Pas facile d'être le descendant du célèbre Dr Watson, fidèle compagnon de
Sherlock Holmes. Pire encore, lorsque grâce à une bourse d'étude James Watson se retrouve envoyé dans un lycée aux USA, il se dit que le monde s'acharne contre lui. le hasard n'a pas fini de le surprendre puisque là-bas il rencontre Charlotte Holmes, arrière-petite-fille du célèbre détective qui n'a rien à envier à son aïeul. Les deux lycéens sont loin de s'entendre mais le meurtre d'un camarade et les accusations qui pèsent contre eux vont les obliger à collaborer.
Si vous traînez sur ce blog depuis longtemps, vous savez déjà la passion que je voue à
Sherlock Holmes et à son univers. Je suis passée par pas mal d'adaptations, de réécritures et autres, et malheureusement je n'ai que très peu souvent été convaincue du résultat. Quand sera-t-il des aventures de Charlotte Holmes ?
Je l'admets, cette lecture commençait plutôt mal. Partir du principe que John Watson et
Sherlock Holmes ont réellement existé et que
Conan Doyle n'a jamais vu le jour est on ne peut plus grisant. du moins pour moi ! Mais ce que l'auteur en a fait m'a fait quelques fois tiquer. Je l'admets, l'idée même que Sherlock ait pu concevoir un enfant m'est étrange. Non pas qu'il n'aime pas les femmes, mais en trouver une qui lui plaise (non pas physiquement mais mentalement) relève de l'impossible. Donc fonder une famille ? Difficile à admettre. Un peu comme le fait que le Dr Watson ait vendu les droits de ses histoires pour éponger ses dettes de jeu. Certes il a toujours eu ce vice mais lui faire abandonner ses récits pour le profit me semble être un sacrilège. Que voulez-vous, je n'ai jamais aimé qu'on touche à ces deux-là.

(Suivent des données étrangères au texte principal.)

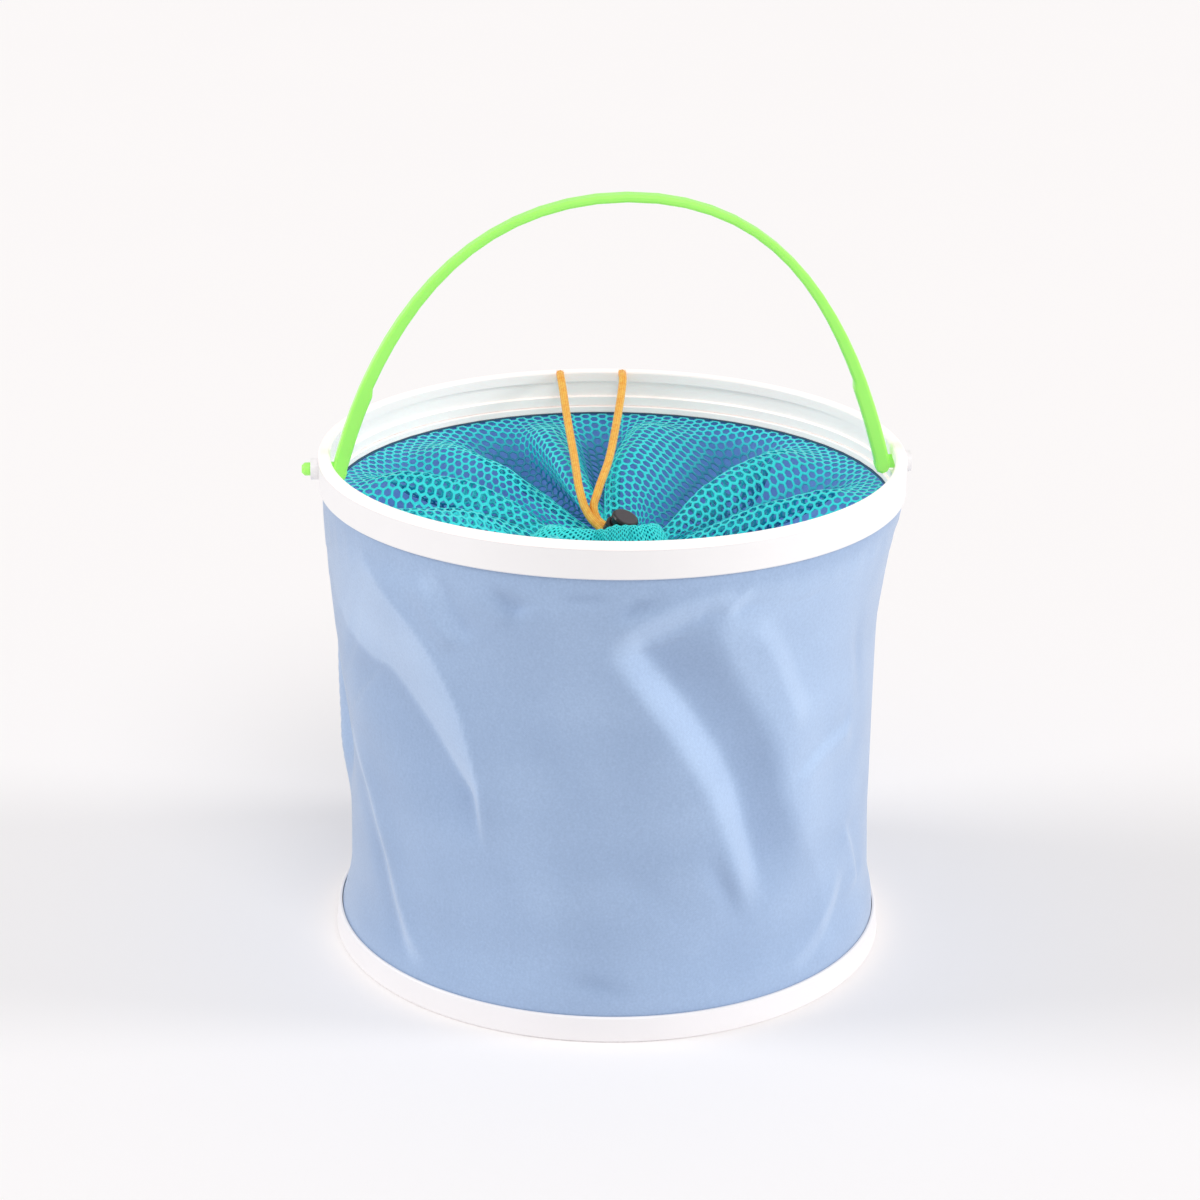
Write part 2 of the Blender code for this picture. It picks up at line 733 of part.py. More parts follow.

Comme avec son aïeul, le récit se fait du point de vue de James Watson. J'apprécie beaucoup ce personnage. Pas aussi intelligent qu'un Holmes bien évidemment, mais pas non plus un benêt ou un simple faire valoir. Encore moins un simple tas de muscles, même s'il a une grande facilité à jouer des poings qui lui attirera quelques ennuis. J'aime aussi la relation compliquée qu'il a avec son père. Ce dernier est d'ailleurs un personnage très intéressant que je regrette de ne pas avoir côtoyé plus longuement. Ce qui est franchement agaçant en revanche ce sont les sentiments de James pour Charlotte. Je veux dire bien évidemment que je m'attendais à une romance (sinon
Brittany Cavallaro n'aurait pas pris soin de faire de l'un d'eux une fille) mais je n'en voulais pas. J'aurais préféré une amitié tendre, un peu floue, qui laisse présager mais qui ne dit rien. J'aurais préféré de la subtilité, des sous-entendus semés grâce au choix des mots. La détresse de James face à la réticence de Charlotte m'aurait plus touché s'il avait été question d'amitié. Et puis James tombe amoureux trop vite et trop violemment. J'ai même eu l'impression qu'il était amoureux avant même de rencontrer Charlotte. Il a passé une partie de son enfance à imaginer ce que ce serait de vivre de passionnantes aventures avec elle, du coup j'ai vraiment eu le sentiment qu'il était amoureux de l'image qu'il s'était construit d'elle. Certes on sent bien qu'il est aussi amoureux de la vraie Charlotte mais les sentiments entre ces deux-là me poseront toujours problème. Peut-être parce que Charlotte a justement trop de sentiments. Elle est censée être une Holmes, après tout. Pas juste une machine qui résout des crimes et est incapable de ressentir quoi que ce soit non plus, mais je ne l'imaginais pas du tout comme elle est dans cette histoire. Certes
Brittany Cavallaro a repris les codes de Holmes en faisant de Charlotte une surdouée addict aux sciences et à la drogue, virtuose du violon, inadaptée en société et incapable de garder pour elle ce qu'elle pense, mais elle dégage trop d'émotion. Certains mettront ça sur le fait que ce soit non seulement une fille mais surtout une adolescente de 16 ans, ce à quoi je répondrais que dans ce cas elle n'est plus qu'un cliché, une parodie d'héroïne. Trouvez-moi bizarre si ça vous chante mais je ne la juge pas digne d'être une Holmes, surtout lorsqu'elle se laisse aveugler par ses sentiments pour son ancien précepteur.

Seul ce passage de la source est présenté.